_WHAT YOU ARE ASKED TO DO:_ Print each line exactly as it is given.

_STORED DATA:_
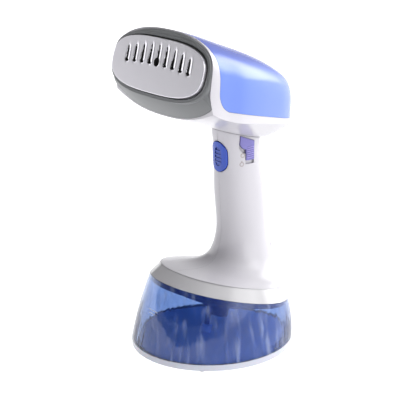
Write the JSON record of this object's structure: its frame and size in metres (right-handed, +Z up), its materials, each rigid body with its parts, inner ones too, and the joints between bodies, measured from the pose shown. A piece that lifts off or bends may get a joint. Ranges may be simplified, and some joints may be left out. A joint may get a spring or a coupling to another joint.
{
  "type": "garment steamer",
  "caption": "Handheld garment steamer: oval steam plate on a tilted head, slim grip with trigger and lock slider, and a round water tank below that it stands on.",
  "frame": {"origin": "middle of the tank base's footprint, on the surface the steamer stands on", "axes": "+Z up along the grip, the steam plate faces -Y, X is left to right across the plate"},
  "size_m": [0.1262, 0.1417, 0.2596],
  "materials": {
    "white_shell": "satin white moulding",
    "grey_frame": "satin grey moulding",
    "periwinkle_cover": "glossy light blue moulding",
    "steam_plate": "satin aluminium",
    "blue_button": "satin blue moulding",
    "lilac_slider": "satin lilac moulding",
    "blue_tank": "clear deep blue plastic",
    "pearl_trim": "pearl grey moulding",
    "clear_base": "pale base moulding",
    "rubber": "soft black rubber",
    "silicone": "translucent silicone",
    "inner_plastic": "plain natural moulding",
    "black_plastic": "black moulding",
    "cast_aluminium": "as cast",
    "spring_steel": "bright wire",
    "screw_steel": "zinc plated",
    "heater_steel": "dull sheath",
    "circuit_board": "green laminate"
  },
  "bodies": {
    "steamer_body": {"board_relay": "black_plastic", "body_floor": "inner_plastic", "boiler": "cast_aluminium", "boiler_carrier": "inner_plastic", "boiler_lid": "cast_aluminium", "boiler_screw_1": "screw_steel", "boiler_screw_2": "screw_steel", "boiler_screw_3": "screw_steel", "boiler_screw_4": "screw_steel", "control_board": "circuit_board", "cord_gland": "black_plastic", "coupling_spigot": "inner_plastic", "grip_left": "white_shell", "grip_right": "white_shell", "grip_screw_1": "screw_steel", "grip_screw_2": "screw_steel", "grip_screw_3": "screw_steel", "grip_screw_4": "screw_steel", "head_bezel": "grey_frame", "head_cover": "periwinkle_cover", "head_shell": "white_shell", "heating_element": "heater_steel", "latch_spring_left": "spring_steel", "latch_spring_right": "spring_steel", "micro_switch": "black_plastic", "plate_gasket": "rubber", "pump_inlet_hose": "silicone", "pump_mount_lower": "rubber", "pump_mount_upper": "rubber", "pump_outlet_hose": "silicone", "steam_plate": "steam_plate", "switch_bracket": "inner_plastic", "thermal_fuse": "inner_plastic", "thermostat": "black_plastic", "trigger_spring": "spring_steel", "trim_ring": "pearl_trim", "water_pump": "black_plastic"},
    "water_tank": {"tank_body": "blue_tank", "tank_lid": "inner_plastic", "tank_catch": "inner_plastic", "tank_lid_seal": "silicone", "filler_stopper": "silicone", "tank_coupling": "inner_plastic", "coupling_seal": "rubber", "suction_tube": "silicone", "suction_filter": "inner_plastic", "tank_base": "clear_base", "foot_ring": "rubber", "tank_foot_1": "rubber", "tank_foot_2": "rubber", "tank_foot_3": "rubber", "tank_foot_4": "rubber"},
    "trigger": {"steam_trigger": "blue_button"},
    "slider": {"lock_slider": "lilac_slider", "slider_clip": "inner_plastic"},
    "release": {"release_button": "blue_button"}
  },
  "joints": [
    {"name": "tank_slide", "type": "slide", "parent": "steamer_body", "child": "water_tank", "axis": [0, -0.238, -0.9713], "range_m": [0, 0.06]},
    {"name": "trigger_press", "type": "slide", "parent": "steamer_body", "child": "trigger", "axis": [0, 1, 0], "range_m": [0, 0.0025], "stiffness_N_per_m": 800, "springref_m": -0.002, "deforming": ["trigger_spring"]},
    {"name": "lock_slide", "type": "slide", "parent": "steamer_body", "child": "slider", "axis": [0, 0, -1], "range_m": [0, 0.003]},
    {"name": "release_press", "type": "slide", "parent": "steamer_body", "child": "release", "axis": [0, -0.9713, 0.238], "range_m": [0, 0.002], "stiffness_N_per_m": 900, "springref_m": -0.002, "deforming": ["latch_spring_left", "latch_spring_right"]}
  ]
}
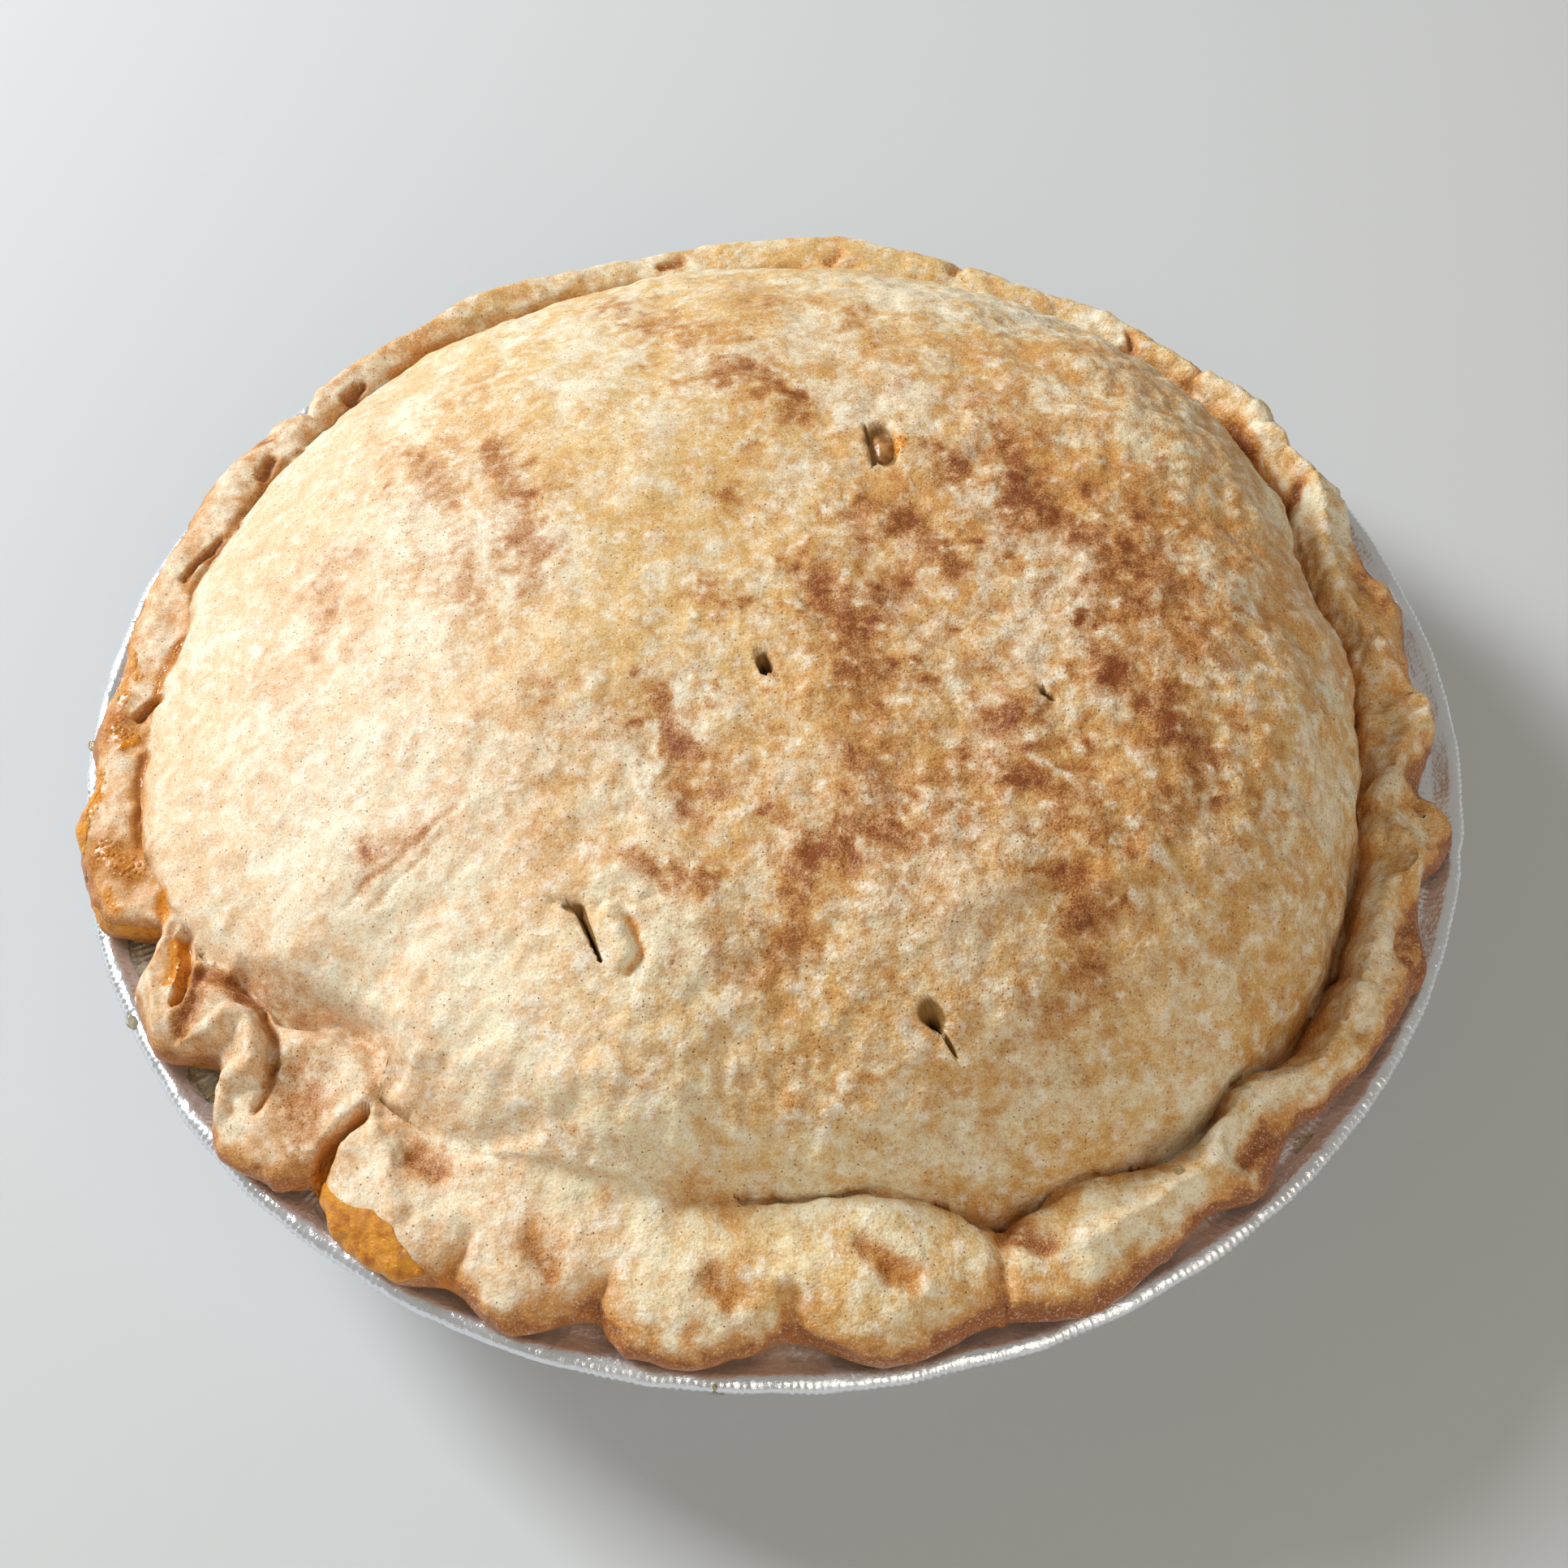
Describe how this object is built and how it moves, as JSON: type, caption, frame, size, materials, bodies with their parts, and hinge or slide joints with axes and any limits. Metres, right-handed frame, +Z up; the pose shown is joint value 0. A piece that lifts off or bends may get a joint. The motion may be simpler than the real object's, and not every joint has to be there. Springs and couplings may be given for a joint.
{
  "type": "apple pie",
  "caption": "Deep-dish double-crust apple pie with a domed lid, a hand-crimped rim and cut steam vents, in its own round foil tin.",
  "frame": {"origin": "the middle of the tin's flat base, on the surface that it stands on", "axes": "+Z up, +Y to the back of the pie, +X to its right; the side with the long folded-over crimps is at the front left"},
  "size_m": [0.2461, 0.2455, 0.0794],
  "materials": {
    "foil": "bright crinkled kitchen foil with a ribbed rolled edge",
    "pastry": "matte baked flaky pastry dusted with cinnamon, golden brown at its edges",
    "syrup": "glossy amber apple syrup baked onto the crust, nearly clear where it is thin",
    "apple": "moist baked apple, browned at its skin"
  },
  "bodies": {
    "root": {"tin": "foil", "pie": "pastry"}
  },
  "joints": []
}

_ANSWER:_
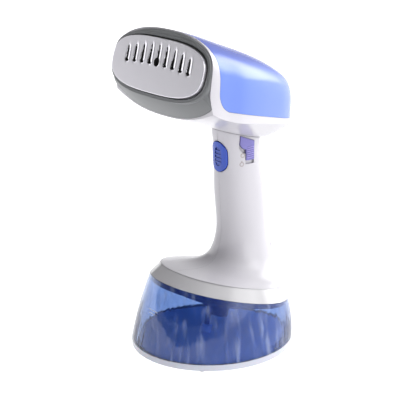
Write the JSON record of this object's structure: its frame and size in metres (right-handed, +Z up), its materials, each rigid body with its parts, inner ones too, and the joints between bodies, measured from the pose shown. A piece that lifts off or bends may get a joint. Ranges may be simplified, and some joints may be left out. A joint may get a spring or a coupling to another joint.
{
  "type": "garment steamer",
  "caption": "Handheld garment steamer: oval steam plate on a tilted head, slim grip with trigger and lock slider, and a round water tank below that it stands on.",
  "frame": {"origin": "middle of the tank base's footprint, on the surface the steamer stands on", "axes": "+Z up along the grip, the steam plate faces -Y, X is left to right across the plate"},
  "size_m": [0.1262, 0.1417, 0.2596],
  "materials": {
    "white_shell": "satin white moulding",
    "grey_frame": "satin grey moulding",
    "periwinkle_cover": "glossy light blue moulding",
    "steam_plate": "satin aluminium",
    "blue_button": "satin blue moulding",
    "lilac_slider": "satin lilac moulding",
    "blue_tank": "clear deep blue plastic",
    "pearl_trim": "pearl grey moulding",
    "clear_base": "pale base moulding",
    "rubber": "soft black rubber",
    "silicone": "translucent silicone",
    "inner_plastic": "plain natural moulding",
    "black_plastic": "black moulding",
    "cast_aluminium": "as cast",
    "spring_steel": "bright wire",
    "screw_steel": "zinc plated",
    "heater_steel": "dull sheath",
    "circuit_board": "green laminate"
  },
  "bodies": {
    "steamer_body": {"board_relay": "black_plastic", "body_floor": "inner_plastic", "boiler": "cast_aluminium", "boiler_carrier": "inner_plastic", "boiler_lid": "cast_aluminium", "boiler_screw_1": "screw_steel", "boiler_screw_2": "screw_steel", "boiler_screw_3": "screw_steel", "boiler_screw_4": "screw_steel", "control_board": "circuit_board", "cord_gland": "black_plastic", "coupling_spigot": "inner_plastic", "grip_left": "white_shell", "grip_right": "white_shell", "grip_screw_1": "screw_steel", "grip_screw_2": "screw_steel", "grip_screw_3": "screw_steel", "grip_screw_4": "screw_steel", "head_bezel": "grey_frame", "head_cover": "periwinkle_cover", "head_shell": "white_shell", "heating_element": "heater_steel", "latch_spring_left": "spring_steel", "latch_spring_right": "spring_steel", "micro_switch": "black_plastic", "plate_gasket": "rubber", "pump_inlet_hose": "silicone", "pump_mount_lower": "rubber", "pump_mount_upper": "rubber", "pump_outlet_hose": "silicone", "steam_plate": "steam_plate", "switch_bracket": "inner_plastic", "thermal_fuse": "inner_plastic", "thermostat": "black_plastic", "trigger_spring": "spring_steel", "trim_ring": "pearl_trim", "water_pump": "black_plastic"},
    "water_tank": {"tank_body": "blue_tank", "tank_lid": "inner_plastic", "tank_catch": "inner_plastic", "tank_lid_seal": "silicone", "filler_stopper": "silicone", "tank_coupling": "inner_plastic", "coupling_seal": "rubber", "suction_tube": "silicone", "suction_filter": "inner_plastic", "tank_base": "clear_base", "foot_ring": "rubber", "tank_foot_1": "rubber", "tank_foot_2": "rubber", "tank_foot_3": "rubber", "tank_foot_4": "rubber"},
    "trigger": {"steam_trigger": "blue_button"},
    "slider": {"lock_slider": "lilac_slider", "slider_clip": "inner_plastic"},
    "release": {"release_button": "blue_button"}
  },
  "joints": [
    {"name": "tank_slide", "type": "slide", "parent": "steamer_body", "child": "water_tank", "axis": [0, -0.238, -0.9713], "range_m": [0, 0.06]},
    {"name": "trigger_press", "type": "slide", "parent": "steamer_body", "child": "trigger", "axis": [0, 1, 0], "range_m": [0, 0.0025], "stiffness_N_per_m": 800, "springref_m": -0.002, "deforming": ["trigger_spring"]},
    {"name": "lock_slide", "type": "slide", "parent": "steamer_body", "child": "slider", "axis": [0, 0, -1], "range_m": [0, 0.003]},
    {"name": "release_press", "type": "slide", "parent": "steamer_body", "child": "release", "axis": [0, -0.9713, 0.238], "range_m": [0, 0.002], "stiffness_N_per_m": 900, "springref_m": -0.002, "deforming": ["latch_spring_left", "latch_spring_right"]}
  ]
}
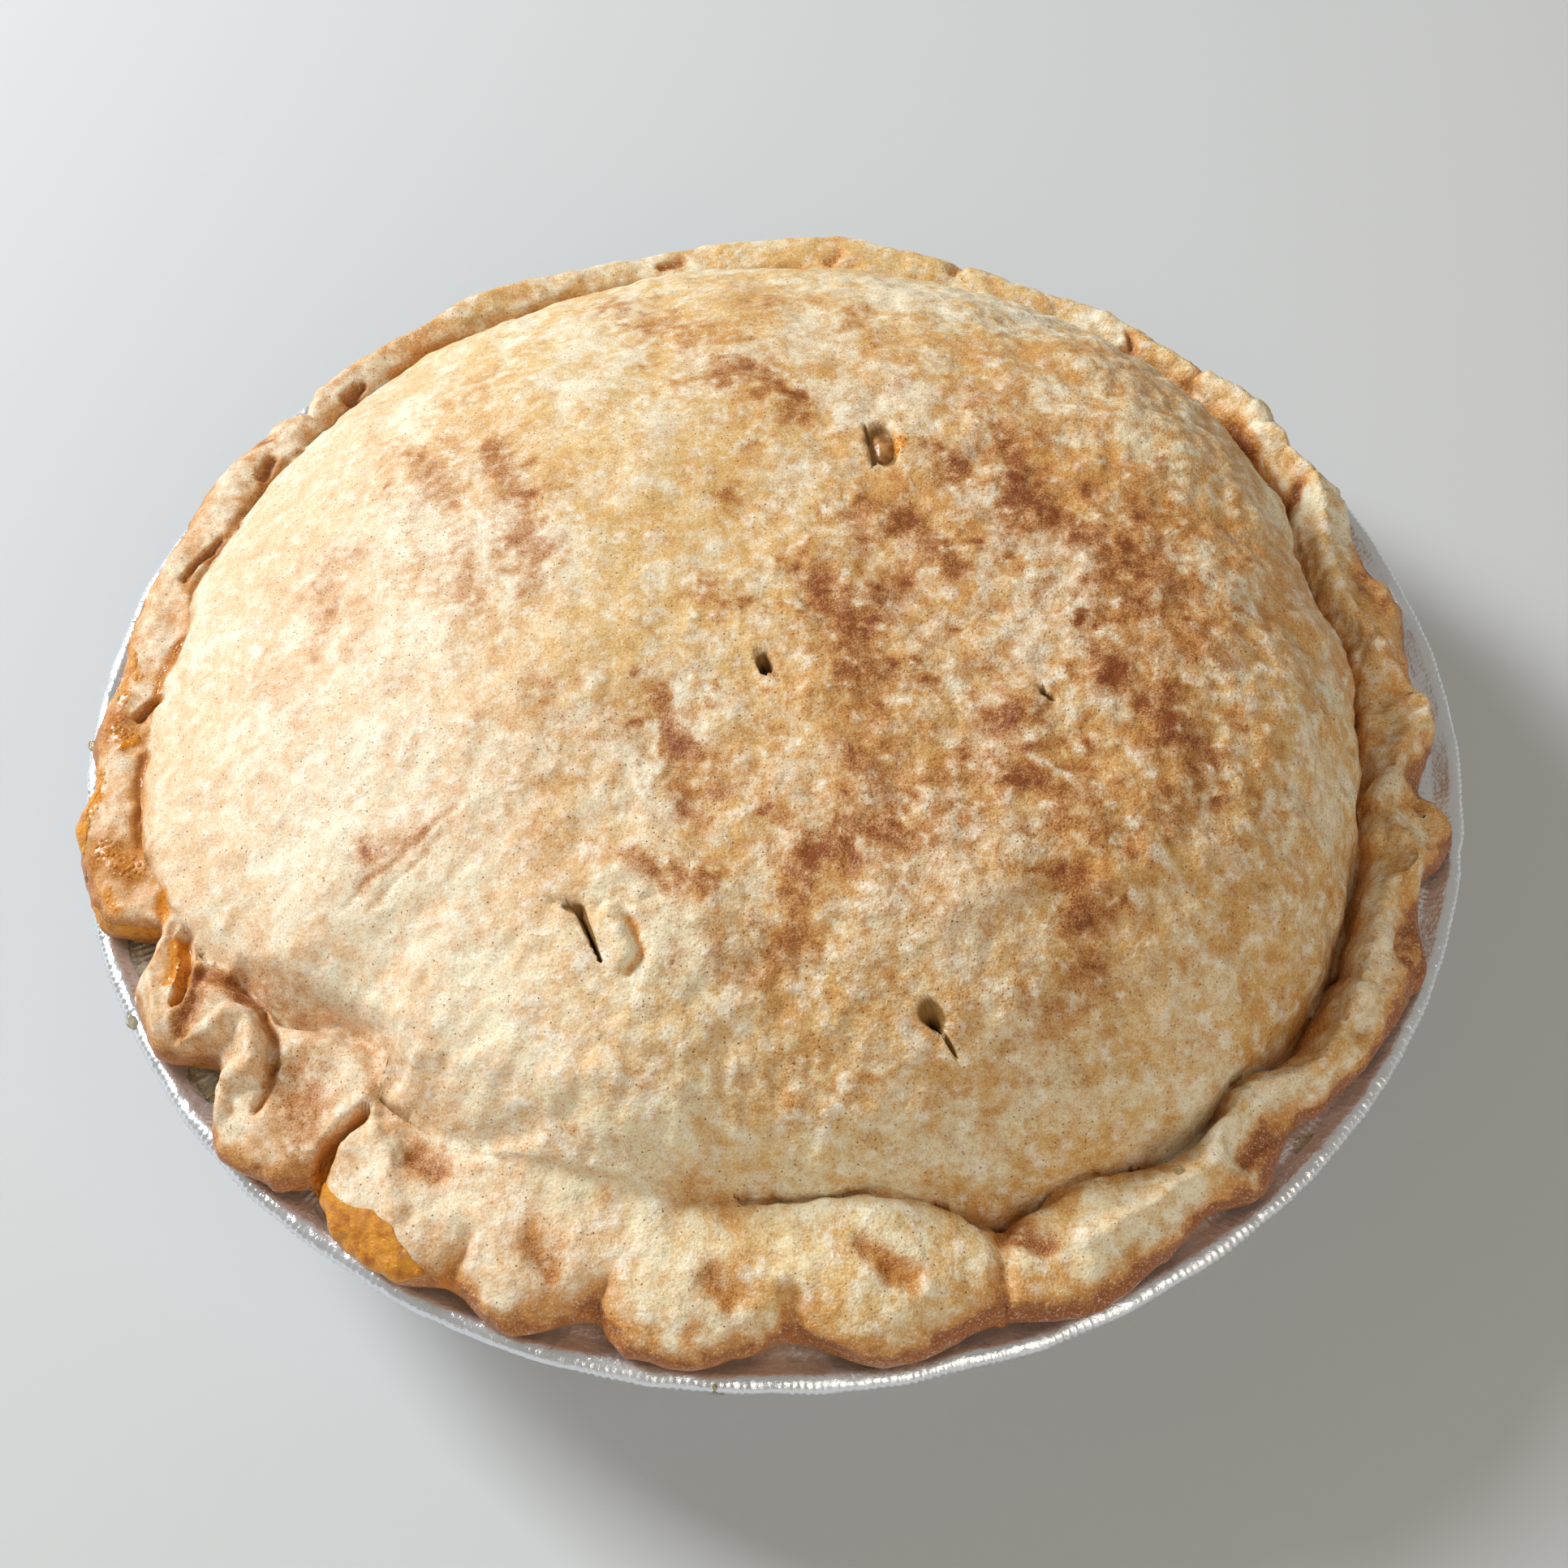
Describe how this object is built and how it moves, as JSON: type, caption, frame, size, materials, bodies with their parts, and hinge or slide joints with axes and any limits. Metres, right-handed frame, +Z up; the pose shown is joint value 0. A piece that lifts off or bends may get a joint. The motion may be simpler than the real object's, and not every joint has to be there. Springs and couplings may be given for a joint.
{
  "type": "apple pie",
  "caption": "Deep-dish double-crust apple pie with a domed lid, a hand-crimped rim and cut steam vents, in its own round foil tin.",
  "frame": {"origin": "the middle of the tin's flat base, on the surface that it stands on", "axes": "+Z up, +Y to the back of the pie, +X to its right; the side with the long folded-over crimps is at the front left"},
  "size_m": [0.2461, 0.2455, 0.0794],
  "materials": {
    "foil": "bright crinkled kitchen foil with a ribbed rolled edge",
    "pastry": "matte baked flaky pastry dusted with cinnamon, golden brown at its edges",
    "syrup": "glossy amber apple syrup baked onto the crust, nearly clear where it is thin",
    "apple": "moist baked apple, browned at its skin"
  },
  "bodies": {
    "root": {"tin": "foil", "pie": "pastry"}
  },
  "joints": []
}